1.  I haven't yet had occasion to use Devuan.
2.  I see no reason to switch topics to whether ex-Debian people 
    ought to be happy with whatever-else-they-use-now, which is
    simply not what I was writing about.
3.  In any event, I also reject your fundamental premise that I or 
    other people who rely on Debian-packaged software are necessarily 
    'trusting Debian' (by which you mean the Debian Project).


The Debian Project can kiss my Scandinavian ass. I don't trust _it_,
don't endorse its erroneous decisions, don't think highly of its
bumbling politics (where they cannot even debate the correct issue,
which _should_ have been whether they're willing to be lead into dumb
decisions by GNOME), and don't have any inherent respect for the views of
its ~1000 package maintainers.

Trusting the Debian Project is not in this picture. I have nothing to
do with the Debian Project. What I do is administer systems that in
most cases use selected Debian packages, with application of my system
administration judgement and in accordance with my local policies.
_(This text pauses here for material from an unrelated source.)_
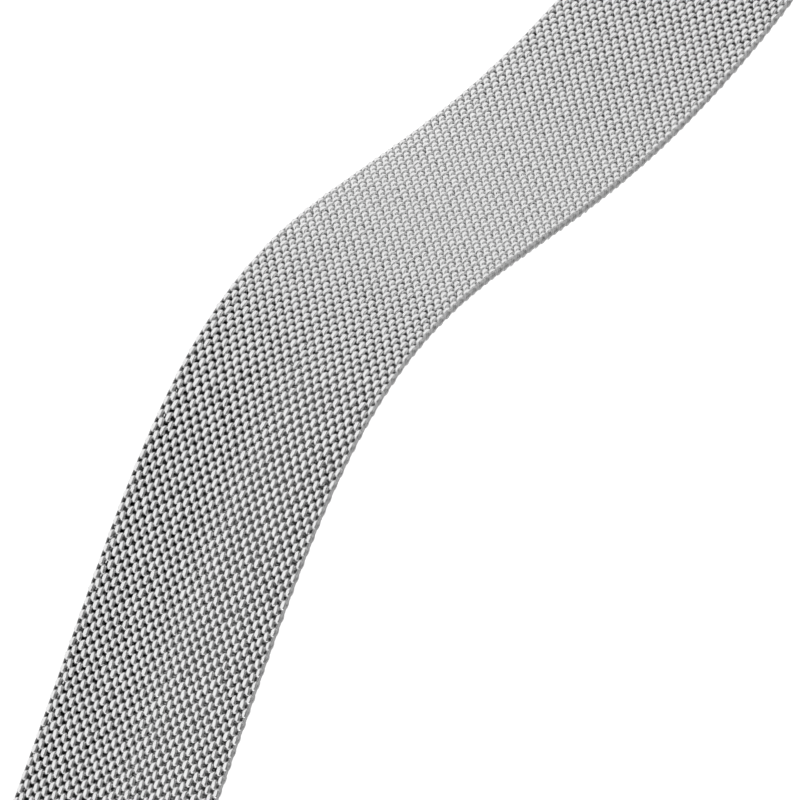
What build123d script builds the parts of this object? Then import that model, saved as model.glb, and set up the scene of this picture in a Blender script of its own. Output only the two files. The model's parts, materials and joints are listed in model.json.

I had already drawn for you the distinction between the Debian Project
as a bureaucratic entity (what you erroneously called a 'vendor') and
Debian as a malleable system architecture that is blessedly in the hands
of its users and is thus, in part, me. It seems likely that none of
that sunk in, because you keep talking about 'trusting Debian' (the
bureaucratic entity), when that was not under discussion, and I
specifically do _not_ do that.

This is a poor use of your time, and mine.